Similar sounds can be heard throughout the D.C. region and indeed across the country this time of year, as pee-wee leagues count down toward their respective playoff rounds.

They are good times, for sure, but they can be dangerous, too — an alarm sounded quite loudly Wednesday with the release of “Sports-Related Concussion in Youth: Improving the Science, Changing the Culture.”

The extensive report by the Institute of Medicine and the National Research Council looked at several youth sports — from women’s basketball to men’s lacrosse — played by a broad range of ages — from 5 to 21 years old.

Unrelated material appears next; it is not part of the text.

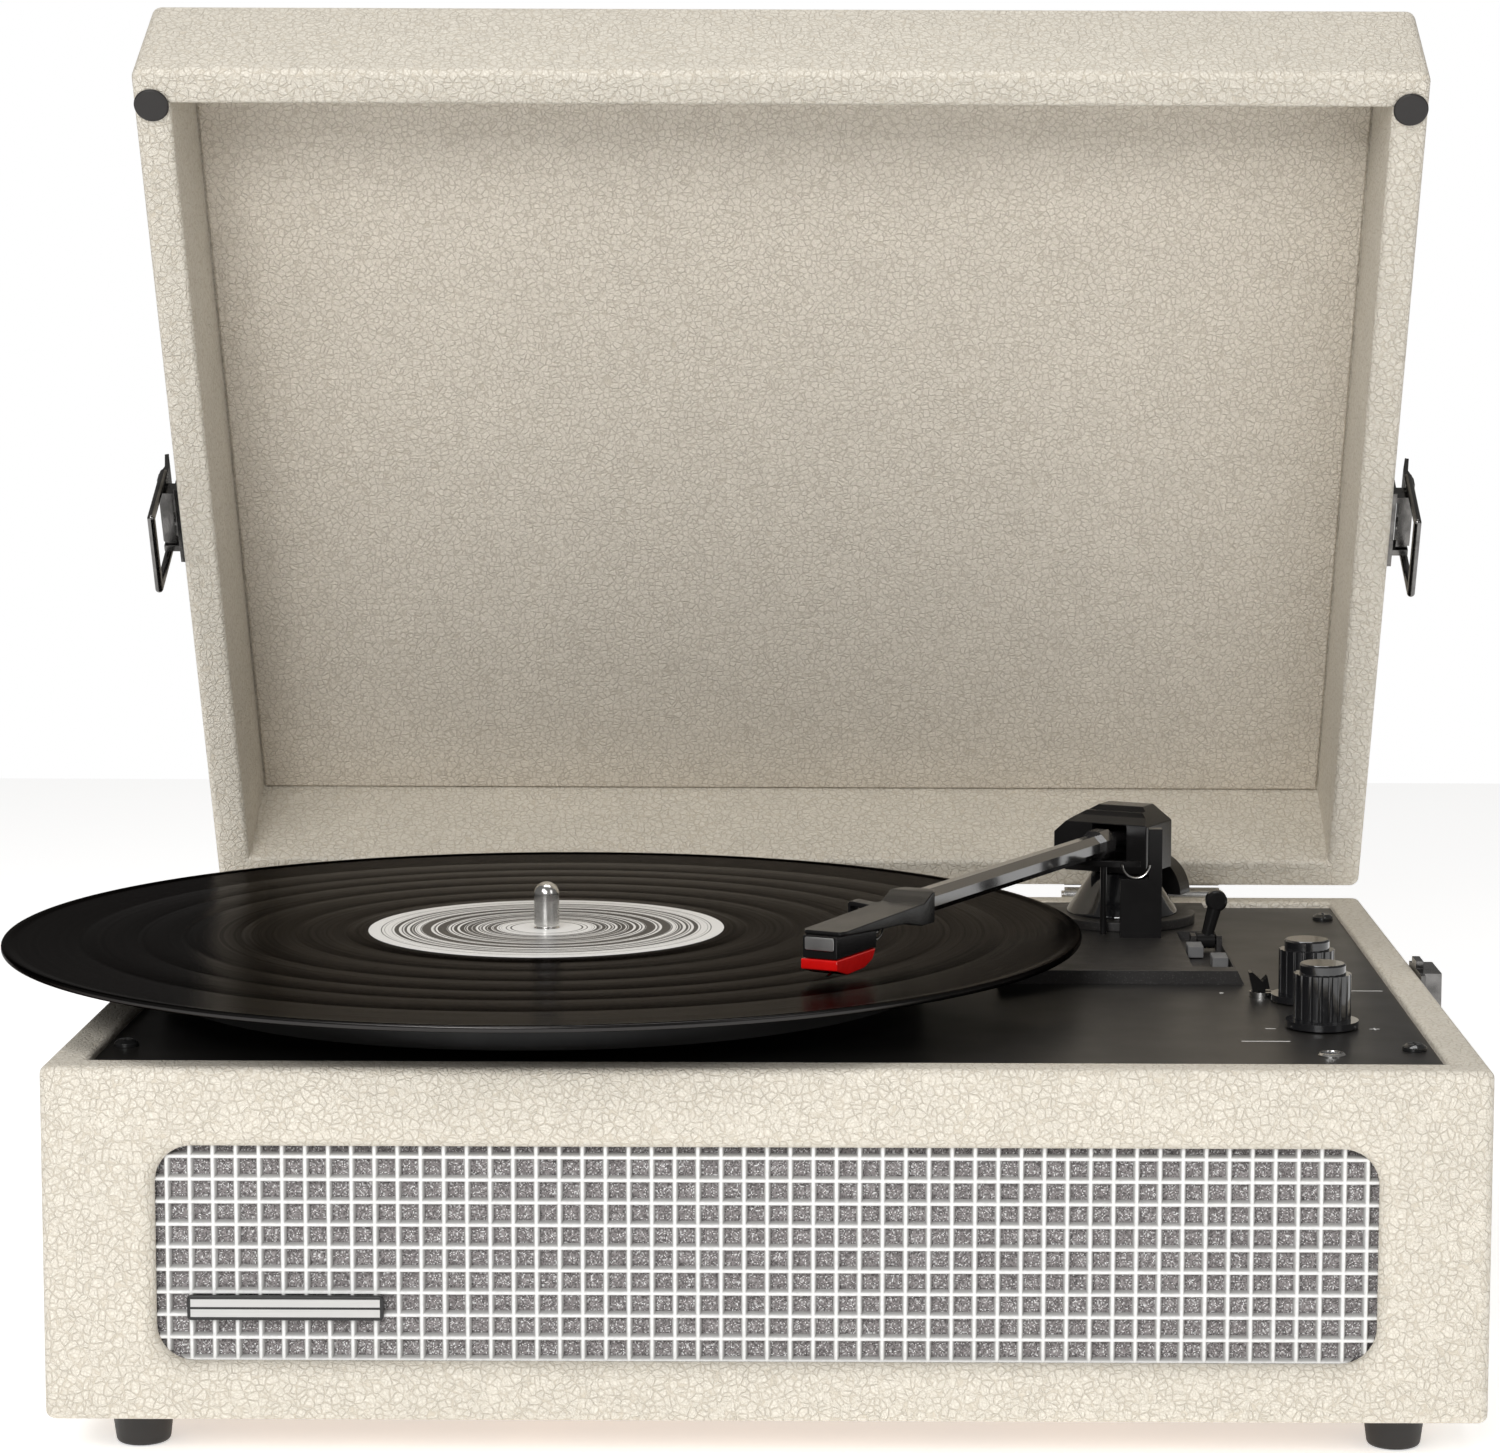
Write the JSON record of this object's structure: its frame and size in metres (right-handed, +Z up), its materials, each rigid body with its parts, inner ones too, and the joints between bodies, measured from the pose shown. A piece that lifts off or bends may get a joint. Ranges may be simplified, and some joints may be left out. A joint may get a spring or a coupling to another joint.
{
  "type": "turntable record player",
  "caption": "Suitcase record player: leatherette case with grille and built-in speakers, hinged lid with side latches, belt-drive platter and straight tonearm.",
  "frame": {"origin": "under the middle of the whole object's box, with the lid open, on the surface that its feet stand on", "axes": "+X to the right along the case's width, +Y to the rear where the hinge is, +Z up along the spindle"},
  "size_m": [0.4078, 0.3546, 0.3792],
  "materials": {
    "case_leatherette": "pebble grain leatherette over board",
    "lid_lining": "pebble grain lining in the lid",
    "raw_board": "plain board",
    "deck": "satin black",
    "black_plastic": "satin black moulding",
    "gloss_black": "polished black",
    "grille": "moulded light grey",
    "speaker_cloth": "speckled speaker cloth",
    "speaker_metal": "pressed steel basket",
    "cone_paper": "paper cone with rubber edge",
    "steel": "bright steel",
    "black_screw": "black finished steel screws",
    "dark_chrome": "dark nickel plate",
    "rubber": "black rubber",
    "brass": "turned brass",
    "badge": "plain brushed plate",
    "platter": "moulded platter",
    "felt": "felt mat",
    "vinyl": "pressed grooves",
    "paper_label": null,
    "arm_gloss": "gloss black tube",
    "stylus_red": "translucent red holder",
    "switch_grey": "grey thumb pieces",
    "led": "clear lens in a bright ring",
    "circuit": "green board with parts"
  },
  "bodies": {
    "base": {"base_case": "case_leatherette", "bottom_panel": "raw_board", "bottom_screws": "steel", "feet": "rubber", "corner_blocks": "raw_board", "deck_plate": "deck", "deck_screws": "black_screw", "speaker_grille": "grille", "speaker_cloth": "speaker_cloth", "speaker_baffle": "raw_board", "speaker_frames": "speaker_metal", "speaker_cones": "cone_paper", "speaker_magnets": "speaker_metal", "front_badge": "badge", "base_hinge_leaves": "steel", "hinge_pins": "steel", "side_catches": "dark_chrome", "spindle": "steel", "spindle_bush": "brass", "motor": "steel", "motor_mounts": "rubber", "drive_belt": "rubber", "tonearm_plinth": "deck", "pivot_disc": "deck", "pivot_turret": "gloss_black", "arm_rest": "black_plastic", "control_bodies": "steel", "power_led": "led", "main_board": "circuit", "board_standoffs": "brass", "jack_panel": "black_plastic", "phono_sockets": "steel", "small_jacks": "dark_chrome"},
    "lid": {"lid_shell": "case_leatherette", "lid_lining": "lid_lining", "lid_bumpers": "rubber", "lid_hinge_leaves": "steel", "latch_plates": "dark_chrome"},
    "left_lever": {"left_latch_lever": "dark_chrome"},
    "left_loop": {"left_latch_loop": "dark_chrome"},
    "right_lever": {"right_latch_lever": "dark_chrome"},
    "right_loop": {"right_latch_loop": "dark_chrome"},
    "platter": {"platter": "platter", "platter_rim": "platter", "drive_ring": "platter", "platter_hub": "brass", "platter_mat": "felt", "record_disc": "vinyl", "record_label": "paper_label"},
    "pulley": {"motor_pulley": "brass"},
    "arm_pivot": {"pivot_block": "black_plastic", "rear_weight": "black_plastic"},
    "arm": {"arm_tube": "arm_gloss", "headshell": "black_plastic", "cartridge": "black_plastic", "stylus": "stylus_red"},
    "cue_bar": {"cue_lift_bar": "black_plastic"},
    "cue": {"cue_lever": "black_plastic"},
    "volume": {"volume_knob": "gloss_black"},
    "tone": {"tone_knob": "gloss_black"},
    "speed": {"speed_slider": "switch_grey"},
    "auto_stop": {"stop_slider": "switch_grey"},
    "mode": {"mode_toggle": "black_plastic"}
  },
  "joints": [
    {"name": "lid_hinge", "type": "hinge", "parent": "base", "child": "lid", "pos_m": [0.012, 0.14, 0.1025], "axis": [1, 0, 0], "range_deg": [0, 44]},
    {"name": "left_latch", "type": "hinge", "parent": "lid", "child": "left_lever", "pos_m": [-0.1765, 0.08142, 0.22715], "axis": [0, -0.4772, 0.8788], "range_deg": [0, 110]},
    {"name": "left_loop_swing", "type": "hinge", "parent": "left_lever", "child": "left_loop", "pos_m": [-0.1778, 0.08617, 0.22973], "axis": [0, -0.4772, 0.8788], "range_deg": [-110, 0]},
    {"name": "right_latch", "type": "hinge", "parent": "lid", "child": "right_lever", "pos_m": [0.2005, 0.08142, 0.22715], "axis": [0, 0.4772, -0.8788], "range_deg": [0, 110]},
    {"name": "right_loop_swing", "type": "hinge", "parent": "right_lever", "child": "right_loop", "pos_m": [0.2018, 0.08617, 0.22973], "axis": [0, 0.4772, -0.8788], "range_deg": [-110, 0]},
    {"name": "platter_spin", "type": "hinge", "parent": "base", "child": "platter", "pos_m": [-0.0532, -0.0266, 0.1125], "axis": [0, 0, -1], "continuous": true},
    {"name": "pulley_spin", "type": "hinge", "parent": "base", "child": "pulley", "pos_m": [-0.0532, 0.0614, 0.1075], "axis": [0, 0, -1], "continuous": true},
    {"name": "arm_swing", "type": "hinge", "parent": "base", "child": "arm_pivot", "pos_m": [0.1155, 0.075, 0.1305], "axis": [0, 0, 1], "range_deg": [-16, 30]},
    {"name": "arm_lift", "type": "hinge", "parent": "arm_pivot", "child": "arm", "pos_m": [0.1155, 0.075, 0.1305], "axis": [-0.8988, 0.4384, 0], "range_deg": [0, 3.5]},
    {"name": "cue_lever_turn", "type": "hinge", "parent": "base", "child": "cue", "pos_m": [0.138, 0.035, 0.1051], "axis": [1, 0, 0], "range_deg": [0, 50]},
    {"name": "cue_bar_rise", "type": "slide", "parent": "base", "child": "cue_bar", "axis": [0, 0, 1], "range_m": [0, 0.0018]},
    {"name": "volume_turn", "type": "hinge", "parent": "base", "child": "volume", "pos_m": [0.1598, -0.0805, 0.1075], "axis": [0, 0, -1], "range_deg": [-150, 150]},
    {"name": "tone_turn", "type": "hinge", "parent": "base", "child": "tone", "pos_m": [0.1598, -0.041, 0.1075], "axis": [0, 0, -1], "range_deg": [-150, 150]},
    {"name": "speed_slide", "type": "slide", "parent": "base", "child": "speed", "axis": [0, 1, 0], "range_m": [-0.006, 0]},
    {"name": "auto_stop_slide", "type": "slide", "parent": "base", "child": "auto_stop", "axis": [0, 1, 0], "range_m": [0, 0.004]},
    {"name": "mode_toggle_tilt", "type": "hinge", "parent": "base", "child": "mode", "pos_m": [0.148, -0.034, 0.0991], "axis": [0, 1, 0], "range_deg": [0, 13]}
  ],
  "couplings": [
    {"joint": "pulley_spin", "follows": "platter_spin", "ratio": 14},
    {"joint": "left_loop_swing", "follows": "left_latch", "ratio": -1},
    {"joint": "right_loop_swing", "follows": "right_latch", "ratio": -1},
    {"joint": "cue_bar_rise", "follows": "arm_lift", "m_per_rad": 0.026},
    {"joint": "cue_lever_turn", "follows": "arm_lift", "ratio": 14.285}
  ]
}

Some of the findings can readily be placed in the common sense category. For example that “reported concussions rates are more frequent among high school athletes than college athletes in some sports,” such as football.

Young people often think they are invincible; we always know they are not.

Yet other findings caution all adults to be more mindful of that old cheer, “Hit ‘em again, harder, harder.”

Particularly noteworthy were findings that concussion rates “appear higher for youths with a history of prior concussions and among female athletes” and that:

Women’s collegiate ice hockey has the highest rate of reported concussions.

Overall, football, ice hockey, lacrosse, wrestling and soccer are associated with the highest rates of reported concussions for boys and men who play in high school and college.

For girls and women, soccer, lacrosse and basketball are associated with the highest rates of reported concussions at the high school and college levels.

When it comes to 19-and-under youths, the reported number of individuals treated in emergency rooms for concussions and other non-fatal, sports- and recreation-related traumatic brain injuries increased from 150,000 in 2001 to 250,000 in 2009.

Interestingly, that 2009 tally was long before the NFL tackled the New Orleans Saints for its illegitimate bounty fund, which paid players for clocking opponents (which used to be simply called “smash-mouth” football.)

The analysts also looked at military concussion instances as well, but I’m excluding them from this discussion because military personnel deal with extenuating circumstances that young athletes do not.